Begin with the line containing "return low, high" and end with the line containing "TURN_WIDTH = 0.16 * MM"; set down that block verbatim and nothing else.
§ §
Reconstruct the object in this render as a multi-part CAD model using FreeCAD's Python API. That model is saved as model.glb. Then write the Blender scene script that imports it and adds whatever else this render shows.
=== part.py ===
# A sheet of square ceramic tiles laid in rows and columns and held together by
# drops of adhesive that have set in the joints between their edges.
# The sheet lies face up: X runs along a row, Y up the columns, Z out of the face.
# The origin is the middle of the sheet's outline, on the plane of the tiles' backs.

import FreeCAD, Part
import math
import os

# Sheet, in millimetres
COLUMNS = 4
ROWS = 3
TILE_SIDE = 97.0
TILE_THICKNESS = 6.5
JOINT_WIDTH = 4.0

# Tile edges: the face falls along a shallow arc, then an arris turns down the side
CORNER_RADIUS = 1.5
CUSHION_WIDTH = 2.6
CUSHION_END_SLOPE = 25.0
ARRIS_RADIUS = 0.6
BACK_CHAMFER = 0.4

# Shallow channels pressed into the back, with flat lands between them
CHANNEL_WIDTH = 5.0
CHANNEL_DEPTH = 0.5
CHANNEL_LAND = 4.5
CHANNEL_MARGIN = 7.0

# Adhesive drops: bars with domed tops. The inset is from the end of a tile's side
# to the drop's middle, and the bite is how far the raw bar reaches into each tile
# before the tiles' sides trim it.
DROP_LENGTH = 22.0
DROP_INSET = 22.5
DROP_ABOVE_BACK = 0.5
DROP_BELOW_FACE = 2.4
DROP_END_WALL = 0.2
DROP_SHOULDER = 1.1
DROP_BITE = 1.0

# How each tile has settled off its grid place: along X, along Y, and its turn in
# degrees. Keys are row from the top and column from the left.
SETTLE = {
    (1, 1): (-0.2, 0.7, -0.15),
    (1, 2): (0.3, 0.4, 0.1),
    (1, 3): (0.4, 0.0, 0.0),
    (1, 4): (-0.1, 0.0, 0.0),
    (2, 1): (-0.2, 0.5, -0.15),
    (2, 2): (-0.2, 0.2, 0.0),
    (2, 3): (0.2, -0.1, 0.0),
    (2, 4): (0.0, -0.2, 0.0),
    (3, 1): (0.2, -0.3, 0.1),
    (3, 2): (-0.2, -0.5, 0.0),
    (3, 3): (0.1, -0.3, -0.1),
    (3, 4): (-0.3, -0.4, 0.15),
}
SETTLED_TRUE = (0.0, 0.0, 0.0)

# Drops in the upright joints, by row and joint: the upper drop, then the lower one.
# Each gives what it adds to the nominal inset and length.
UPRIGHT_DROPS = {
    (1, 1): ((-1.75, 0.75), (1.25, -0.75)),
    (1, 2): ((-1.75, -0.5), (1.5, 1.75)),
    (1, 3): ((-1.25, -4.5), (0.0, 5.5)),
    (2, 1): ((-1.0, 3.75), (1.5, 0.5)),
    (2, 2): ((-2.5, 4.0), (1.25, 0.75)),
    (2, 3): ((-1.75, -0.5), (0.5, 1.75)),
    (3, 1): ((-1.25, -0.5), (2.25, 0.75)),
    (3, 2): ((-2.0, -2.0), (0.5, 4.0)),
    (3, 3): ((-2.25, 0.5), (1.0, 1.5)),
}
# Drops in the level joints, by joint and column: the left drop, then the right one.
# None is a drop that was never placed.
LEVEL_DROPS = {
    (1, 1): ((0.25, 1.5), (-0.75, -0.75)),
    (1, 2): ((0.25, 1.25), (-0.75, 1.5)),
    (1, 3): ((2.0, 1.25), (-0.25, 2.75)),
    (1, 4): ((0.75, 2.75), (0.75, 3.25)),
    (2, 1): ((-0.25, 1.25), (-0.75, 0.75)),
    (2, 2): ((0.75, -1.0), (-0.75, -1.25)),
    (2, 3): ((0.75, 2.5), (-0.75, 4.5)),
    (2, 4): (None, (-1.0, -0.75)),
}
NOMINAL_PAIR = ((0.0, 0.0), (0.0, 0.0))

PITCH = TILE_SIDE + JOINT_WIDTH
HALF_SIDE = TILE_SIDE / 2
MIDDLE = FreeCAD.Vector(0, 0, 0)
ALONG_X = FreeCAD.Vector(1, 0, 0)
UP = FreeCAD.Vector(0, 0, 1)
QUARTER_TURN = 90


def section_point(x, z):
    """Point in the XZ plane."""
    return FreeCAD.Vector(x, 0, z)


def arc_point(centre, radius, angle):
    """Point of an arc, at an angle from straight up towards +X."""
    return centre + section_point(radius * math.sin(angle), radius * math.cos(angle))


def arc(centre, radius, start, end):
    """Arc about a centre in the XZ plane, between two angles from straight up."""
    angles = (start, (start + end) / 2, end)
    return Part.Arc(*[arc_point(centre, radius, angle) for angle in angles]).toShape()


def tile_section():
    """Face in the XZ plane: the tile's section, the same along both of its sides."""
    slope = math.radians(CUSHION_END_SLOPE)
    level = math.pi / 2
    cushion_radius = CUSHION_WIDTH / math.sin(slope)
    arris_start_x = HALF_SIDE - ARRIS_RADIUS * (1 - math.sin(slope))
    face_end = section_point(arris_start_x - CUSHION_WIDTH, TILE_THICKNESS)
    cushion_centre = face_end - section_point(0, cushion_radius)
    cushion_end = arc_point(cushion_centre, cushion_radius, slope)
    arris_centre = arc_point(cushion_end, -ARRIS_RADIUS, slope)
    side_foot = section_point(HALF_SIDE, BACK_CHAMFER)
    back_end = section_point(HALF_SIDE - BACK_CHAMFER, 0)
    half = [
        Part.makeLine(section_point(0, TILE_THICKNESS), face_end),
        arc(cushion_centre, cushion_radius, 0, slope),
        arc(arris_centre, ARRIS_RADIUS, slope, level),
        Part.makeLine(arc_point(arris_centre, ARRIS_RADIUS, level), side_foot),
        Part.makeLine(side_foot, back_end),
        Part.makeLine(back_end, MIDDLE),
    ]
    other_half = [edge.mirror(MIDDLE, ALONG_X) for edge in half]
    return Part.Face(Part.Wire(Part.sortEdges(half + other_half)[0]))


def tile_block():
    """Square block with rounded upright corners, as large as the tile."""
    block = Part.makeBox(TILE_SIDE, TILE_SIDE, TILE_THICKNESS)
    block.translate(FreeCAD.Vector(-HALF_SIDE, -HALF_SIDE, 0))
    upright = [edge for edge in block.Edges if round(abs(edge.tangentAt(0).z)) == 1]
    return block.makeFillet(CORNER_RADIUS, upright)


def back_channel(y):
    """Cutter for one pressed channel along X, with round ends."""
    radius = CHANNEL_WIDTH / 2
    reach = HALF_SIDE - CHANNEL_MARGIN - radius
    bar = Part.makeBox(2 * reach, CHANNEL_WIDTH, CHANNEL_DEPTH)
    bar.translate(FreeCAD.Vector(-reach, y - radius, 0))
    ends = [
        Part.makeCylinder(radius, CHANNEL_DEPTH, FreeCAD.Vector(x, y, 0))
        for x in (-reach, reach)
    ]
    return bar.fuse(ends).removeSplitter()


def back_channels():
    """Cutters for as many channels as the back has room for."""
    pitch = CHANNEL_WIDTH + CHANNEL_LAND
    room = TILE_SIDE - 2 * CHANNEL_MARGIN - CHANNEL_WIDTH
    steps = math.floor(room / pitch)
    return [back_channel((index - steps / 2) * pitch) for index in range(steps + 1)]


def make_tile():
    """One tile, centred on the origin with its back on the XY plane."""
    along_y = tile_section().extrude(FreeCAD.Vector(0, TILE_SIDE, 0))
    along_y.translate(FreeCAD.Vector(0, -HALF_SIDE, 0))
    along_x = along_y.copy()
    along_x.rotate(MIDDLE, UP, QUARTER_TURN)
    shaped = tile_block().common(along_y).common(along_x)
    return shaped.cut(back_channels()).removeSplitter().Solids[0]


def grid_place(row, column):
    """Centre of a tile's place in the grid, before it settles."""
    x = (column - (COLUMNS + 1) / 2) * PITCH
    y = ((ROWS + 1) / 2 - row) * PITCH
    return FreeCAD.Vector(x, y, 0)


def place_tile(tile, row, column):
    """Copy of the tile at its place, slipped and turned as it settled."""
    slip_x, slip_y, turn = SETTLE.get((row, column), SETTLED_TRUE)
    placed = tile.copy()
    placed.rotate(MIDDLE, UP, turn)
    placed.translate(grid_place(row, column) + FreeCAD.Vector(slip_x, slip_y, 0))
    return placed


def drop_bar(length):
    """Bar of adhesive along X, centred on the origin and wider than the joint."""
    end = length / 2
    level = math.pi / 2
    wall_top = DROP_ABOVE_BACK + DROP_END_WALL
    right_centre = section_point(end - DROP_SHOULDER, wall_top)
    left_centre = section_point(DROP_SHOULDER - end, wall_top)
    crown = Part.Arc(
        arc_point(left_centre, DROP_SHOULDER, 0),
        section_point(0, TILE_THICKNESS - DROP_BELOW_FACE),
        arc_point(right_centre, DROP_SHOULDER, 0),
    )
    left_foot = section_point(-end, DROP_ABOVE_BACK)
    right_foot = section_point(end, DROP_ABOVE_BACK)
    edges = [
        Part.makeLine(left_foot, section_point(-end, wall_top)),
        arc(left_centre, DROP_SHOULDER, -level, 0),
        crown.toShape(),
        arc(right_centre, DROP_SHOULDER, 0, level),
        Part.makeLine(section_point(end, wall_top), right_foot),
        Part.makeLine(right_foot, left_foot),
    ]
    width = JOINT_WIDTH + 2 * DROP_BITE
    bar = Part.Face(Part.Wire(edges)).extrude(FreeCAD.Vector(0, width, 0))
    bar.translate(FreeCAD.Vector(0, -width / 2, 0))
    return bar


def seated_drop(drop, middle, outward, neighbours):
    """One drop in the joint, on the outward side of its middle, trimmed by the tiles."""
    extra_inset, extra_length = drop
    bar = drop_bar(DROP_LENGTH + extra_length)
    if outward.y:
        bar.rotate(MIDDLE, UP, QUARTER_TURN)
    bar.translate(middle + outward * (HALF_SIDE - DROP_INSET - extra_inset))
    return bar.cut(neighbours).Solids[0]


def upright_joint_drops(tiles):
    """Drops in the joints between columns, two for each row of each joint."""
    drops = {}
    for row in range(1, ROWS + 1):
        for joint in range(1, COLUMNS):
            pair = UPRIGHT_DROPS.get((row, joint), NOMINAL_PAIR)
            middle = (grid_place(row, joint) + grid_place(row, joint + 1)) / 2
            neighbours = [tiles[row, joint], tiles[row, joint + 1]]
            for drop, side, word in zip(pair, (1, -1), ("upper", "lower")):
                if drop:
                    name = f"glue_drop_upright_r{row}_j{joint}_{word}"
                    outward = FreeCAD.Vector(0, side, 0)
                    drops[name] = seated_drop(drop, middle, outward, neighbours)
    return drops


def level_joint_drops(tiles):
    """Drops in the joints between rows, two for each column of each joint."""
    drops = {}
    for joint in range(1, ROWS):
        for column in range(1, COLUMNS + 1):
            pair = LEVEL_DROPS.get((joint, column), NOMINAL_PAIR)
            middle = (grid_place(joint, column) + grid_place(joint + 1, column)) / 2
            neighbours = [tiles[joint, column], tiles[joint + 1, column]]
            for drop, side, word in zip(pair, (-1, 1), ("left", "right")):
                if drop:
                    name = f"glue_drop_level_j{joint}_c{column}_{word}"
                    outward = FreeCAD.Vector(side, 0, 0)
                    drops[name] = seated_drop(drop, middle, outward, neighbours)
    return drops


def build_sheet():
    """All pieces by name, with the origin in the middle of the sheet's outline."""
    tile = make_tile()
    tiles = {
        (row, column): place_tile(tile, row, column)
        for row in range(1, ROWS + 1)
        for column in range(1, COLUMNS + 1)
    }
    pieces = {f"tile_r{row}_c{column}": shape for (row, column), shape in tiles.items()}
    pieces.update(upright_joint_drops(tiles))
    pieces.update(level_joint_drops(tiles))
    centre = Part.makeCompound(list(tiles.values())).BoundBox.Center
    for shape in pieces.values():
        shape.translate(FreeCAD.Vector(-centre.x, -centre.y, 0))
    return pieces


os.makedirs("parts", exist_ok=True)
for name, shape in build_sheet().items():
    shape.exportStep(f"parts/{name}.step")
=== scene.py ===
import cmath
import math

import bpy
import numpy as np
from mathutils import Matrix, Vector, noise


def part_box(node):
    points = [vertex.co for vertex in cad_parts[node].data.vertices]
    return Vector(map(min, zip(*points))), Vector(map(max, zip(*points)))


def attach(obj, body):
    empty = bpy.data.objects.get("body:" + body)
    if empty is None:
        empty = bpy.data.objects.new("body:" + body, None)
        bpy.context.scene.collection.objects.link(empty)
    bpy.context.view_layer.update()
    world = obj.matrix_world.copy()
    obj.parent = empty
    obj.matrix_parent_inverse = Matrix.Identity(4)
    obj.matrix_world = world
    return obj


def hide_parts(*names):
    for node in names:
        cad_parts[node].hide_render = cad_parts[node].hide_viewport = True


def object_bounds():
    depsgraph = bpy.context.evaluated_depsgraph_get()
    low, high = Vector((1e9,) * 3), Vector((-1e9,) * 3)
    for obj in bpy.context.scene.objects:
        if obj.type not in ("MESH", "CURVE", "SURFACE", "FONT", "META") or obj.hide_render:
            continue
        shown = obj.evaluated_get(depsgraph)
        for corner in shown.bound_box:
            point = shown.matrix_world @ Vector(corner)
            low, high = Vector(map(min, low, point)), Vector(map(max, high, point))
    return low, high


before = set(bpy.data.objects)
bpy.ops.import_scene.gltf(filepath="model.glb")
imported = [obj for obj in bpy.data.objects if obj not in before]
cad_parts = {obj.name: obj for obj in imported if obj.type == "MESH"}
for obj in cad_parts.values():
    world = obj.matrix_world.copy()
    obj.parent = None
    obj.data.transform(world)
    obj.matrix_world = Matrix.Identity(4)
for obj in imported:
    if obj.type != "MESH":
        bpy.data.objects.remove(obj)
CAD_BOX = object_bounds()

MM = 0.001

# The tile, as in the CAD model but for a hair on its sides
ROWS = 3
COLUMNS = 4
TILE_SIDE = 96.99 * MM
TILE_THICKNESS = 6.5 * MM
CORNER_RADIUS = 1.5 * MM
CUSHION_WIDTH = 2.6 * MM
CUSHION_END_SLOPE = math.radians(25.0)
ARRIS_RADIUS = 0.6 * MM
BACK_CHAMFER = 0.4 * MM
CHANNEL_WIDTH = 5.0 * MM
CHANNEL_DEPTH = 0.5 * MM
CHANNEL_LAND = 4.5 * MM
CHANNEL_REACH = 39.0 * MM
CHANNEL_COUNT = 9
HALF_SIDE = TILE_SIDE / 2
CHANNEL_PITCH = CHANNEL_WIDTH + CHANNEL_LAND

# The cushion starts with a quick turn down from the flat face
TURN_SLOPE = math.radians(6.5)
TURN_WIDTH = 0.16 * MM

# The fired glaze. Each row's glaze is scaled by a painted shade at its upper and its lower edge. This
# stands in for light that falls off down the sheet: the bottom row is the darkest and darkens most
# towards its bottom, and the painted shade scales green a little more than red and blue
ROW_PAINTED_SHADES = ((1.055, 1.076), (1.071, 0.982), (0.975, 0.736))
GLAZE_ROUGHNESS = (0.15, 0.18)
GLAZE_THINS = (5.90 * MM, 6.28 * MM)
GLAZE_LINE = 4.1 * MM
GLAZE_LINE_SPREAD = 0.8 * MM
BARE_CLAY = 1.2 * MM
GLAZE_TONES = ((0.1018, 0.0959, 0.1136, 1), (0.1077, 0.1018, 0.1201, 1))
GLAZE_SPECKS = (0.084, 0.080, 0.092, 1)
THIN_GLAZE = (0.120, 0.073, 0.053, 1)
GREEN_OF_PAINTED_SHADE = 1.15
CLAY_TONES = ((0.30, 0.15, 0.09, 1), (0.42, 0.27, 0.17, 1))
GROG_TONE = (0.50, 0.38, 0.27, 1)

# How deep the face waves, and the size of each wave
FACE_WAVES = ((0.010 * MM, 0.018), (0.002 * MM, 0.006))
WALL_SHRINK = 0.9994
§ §
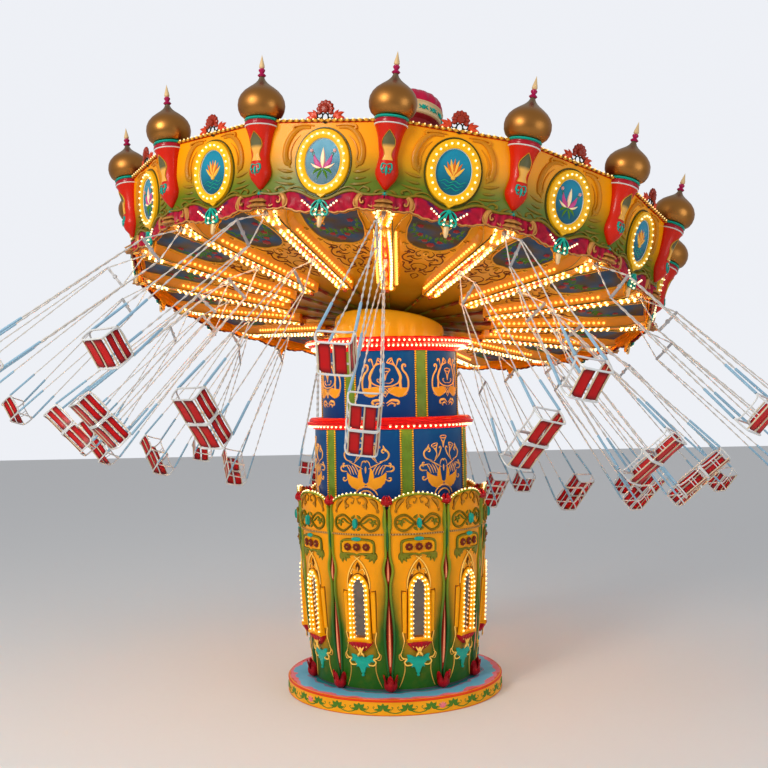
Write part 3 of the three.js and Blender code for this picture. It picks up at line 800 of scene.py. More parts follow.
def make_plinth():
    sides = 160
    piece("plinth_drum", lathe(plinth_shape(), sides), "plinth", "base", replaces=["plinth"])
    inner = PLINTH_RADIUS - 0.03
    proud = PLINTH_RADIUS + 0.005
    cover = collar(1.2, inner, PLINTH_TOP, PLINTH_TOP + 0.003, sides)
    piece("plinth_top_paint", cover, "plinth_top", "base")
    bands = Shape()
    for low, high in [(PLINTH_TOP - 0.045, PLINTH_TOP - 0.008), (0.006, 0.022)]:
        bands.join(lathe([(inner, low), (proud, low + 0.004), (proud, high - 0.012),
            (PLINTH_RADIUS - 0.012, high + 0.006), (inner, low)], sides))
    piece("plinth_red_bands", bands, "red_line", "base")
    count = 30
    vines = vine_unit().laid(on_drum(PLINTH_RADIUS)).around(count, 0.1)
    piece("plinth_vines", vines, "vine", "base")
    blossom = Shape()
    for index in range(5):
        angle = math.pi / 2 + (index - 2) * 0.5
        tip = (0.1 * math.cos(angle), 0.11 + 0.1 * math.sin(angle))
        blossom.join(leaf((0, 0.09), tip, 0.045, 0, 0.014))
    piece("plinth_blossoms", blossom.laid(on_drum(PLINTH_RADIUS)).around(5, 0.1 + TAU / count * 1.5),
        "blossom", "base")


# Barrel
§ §
## Answer
    return low, high


before = set(bpy.data.objects)
bpy.ops.import_scene.gltf(filepath="model.glb")
imported = [obj for obj in bpy.data.objects if obj not in before]
cad_parts = {obj.name: obj for obj in imported if obj.type == "MESH"}
for obj in cad_parts.values():
    world = obj.matrix_world.copy()
    obj.parent = None
    obj.data.transform(world)
    obj.matrix_world = Matrix.Identity(4)
for obj in imported:
    if obj.type != "MESH":
        bpy.data.objects.remove(obj)
CAD_BOX = object_bounds()

MM = 0.001

# The tile, as in the CAD model but for a hair on its sides
ROWS = 3
COLUMNS = 4
TILE_SIDE = 96.99 * MM
TILE_THICKNESS = 6.5 * MM
CORNER_RADIUS = 1.5 * MM
CUSHION_WIDTH = 2.6 * MM
CUSHION_END_SLOPE = math.radians(25.0)
ARRIS_RADIUS = 0.6 * MM
BACK_CHAMFER = 0.4 * MM
CHANNEL_WIDTH = 5.0 * MM
CHANNEL_DEPTH = 0.5 * MM
CHANNEL_LAND = 4.5 * MM
CHANNEL_REACH = 39.0 * MM
CHANNEL_COUNT = 9
HALF_SIDE = TILE_SIDE / 2
CHANNEL_PITCH = CHANNEL_WIDTH + CHANNEL_LAND

# The cushion starts with a quick turn down from the flat face
TURN_SLOPE = math.radians(6.5)
TURN_WIDTH = 0.16 * MM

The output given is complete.